Collection entries:
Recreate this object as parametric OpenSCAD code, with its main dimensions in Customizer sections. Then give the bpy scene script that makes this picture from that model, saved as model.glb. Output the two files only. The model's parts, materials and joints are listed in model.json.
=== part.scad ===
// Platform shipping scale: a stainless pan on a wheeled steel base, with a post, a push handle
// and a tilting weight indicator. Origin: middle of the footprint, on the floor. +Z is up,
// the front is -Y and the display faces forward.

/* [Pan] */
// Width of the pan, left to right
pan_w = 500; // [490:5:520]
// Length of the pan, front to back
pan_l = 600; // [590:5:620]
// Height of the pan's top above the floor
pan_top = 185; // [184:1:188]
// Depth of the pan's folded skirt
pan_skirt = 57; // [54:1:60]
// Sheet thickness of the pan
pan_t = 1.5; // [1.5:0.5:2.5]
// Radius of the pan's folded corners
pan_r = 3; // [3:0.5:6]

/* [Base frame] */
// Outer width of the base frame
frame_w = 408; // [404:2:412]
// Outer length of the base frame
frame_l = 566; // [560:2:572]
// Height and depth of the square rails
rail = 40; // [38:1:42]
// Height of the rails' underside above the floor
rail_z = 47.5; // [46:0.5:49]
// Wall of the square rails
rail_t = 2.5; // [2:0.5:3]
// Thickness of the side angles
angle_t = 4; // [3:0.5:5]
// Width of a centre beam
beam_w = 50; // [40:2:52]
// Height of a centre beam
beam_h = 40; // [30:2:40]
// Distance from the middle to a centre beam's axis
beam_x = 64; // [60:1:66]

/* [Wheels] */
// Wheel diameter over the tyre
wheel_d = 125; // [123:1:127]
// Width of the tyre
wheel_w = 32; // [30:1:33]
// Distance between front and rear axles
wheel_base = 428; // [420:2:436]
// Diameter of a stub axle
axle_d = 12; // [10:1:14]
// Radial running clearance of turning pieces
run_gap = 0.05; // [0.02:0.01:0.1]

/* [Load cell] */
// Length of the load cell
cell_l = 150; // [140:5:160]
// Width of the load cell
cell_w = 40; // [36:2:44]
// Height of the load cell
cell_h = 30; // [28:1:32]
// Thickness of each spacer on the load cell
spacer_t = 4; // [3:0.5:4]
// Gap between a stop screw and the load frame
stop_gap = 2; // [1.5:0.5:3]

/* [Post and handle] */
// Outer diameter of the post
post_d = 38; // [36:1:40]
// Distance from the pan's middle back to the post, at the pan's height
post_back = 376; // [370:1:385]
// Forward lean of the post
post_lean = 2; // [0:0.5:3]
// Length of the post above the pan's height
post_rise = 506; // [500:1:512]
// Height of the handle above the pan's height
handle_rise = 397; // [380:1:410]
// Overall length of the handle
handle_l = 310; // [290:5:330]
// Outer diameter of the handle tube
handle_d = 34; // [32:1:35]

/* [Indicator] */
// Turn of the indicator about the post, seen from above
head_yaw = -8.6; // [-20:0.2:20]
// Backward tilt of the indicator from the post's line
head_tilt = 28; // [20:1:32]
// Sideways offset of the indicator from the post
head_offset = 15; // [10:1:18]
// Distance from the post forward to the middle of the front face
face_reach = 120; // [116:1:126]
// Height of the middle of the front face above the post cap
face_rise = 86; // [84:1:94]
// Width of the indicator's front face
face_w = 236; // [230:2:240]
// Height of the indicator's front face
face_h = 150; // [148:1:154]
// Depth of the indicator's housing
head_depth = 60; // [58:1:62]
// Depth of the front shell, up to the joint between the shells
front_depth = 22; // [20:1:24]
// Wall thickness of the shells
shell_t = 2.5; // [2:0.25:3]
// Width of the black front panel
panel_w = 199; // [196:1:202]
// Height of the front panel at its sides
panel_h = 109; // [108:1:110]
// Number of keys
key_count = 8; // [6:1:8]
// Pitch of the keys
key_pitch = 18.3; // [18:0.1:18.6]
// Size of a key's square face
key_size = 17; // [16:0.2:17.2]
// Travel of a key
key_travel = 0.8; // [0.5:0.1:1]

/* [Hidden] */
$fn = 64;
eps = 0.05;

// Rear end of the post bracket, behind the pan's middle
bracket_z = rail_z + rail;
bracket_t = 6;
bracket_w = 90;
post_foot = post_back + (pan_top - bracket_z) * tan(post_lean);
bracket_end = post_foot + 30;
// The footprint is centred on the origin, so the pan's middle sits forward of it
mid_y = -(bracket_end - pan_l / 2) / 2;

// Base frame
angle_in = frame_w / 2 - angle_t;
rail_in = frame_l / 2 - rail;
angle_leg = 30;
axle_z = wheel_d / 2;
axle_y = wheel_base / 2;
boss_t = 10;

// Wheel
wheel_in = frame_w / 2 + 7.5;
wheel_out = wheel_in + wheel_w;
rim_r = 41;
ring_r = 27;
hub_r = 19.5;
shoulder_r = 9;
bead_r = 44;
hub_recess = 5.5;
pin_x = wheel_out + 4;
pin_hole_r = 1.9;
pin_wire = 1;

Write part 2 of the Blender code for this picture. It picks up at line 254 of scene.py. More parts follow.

**INSTRUCTION**
Stop after the line containing "display faces forward.": print exactly the lines from the start of the entries above up to it, that line included.

**EXERCISE OUTPUT**
Recreate this object as parametric OpenSCAD code, with its main dimensions in Customizer sections. Then give the bpy scene script that makes this picture from that model, saved as model.glb. Output the two files only. The model's parts, materials and joints are listed in model.json.
=== part.scad ===
// Platform shipping scale: a stainless pan on a wheeled steel base, with a post, a push handle
// and a tilting weight indicator. Origin: middle of the footprint, on the floor. +Z is up,
// the front is -Y and the display faces forward.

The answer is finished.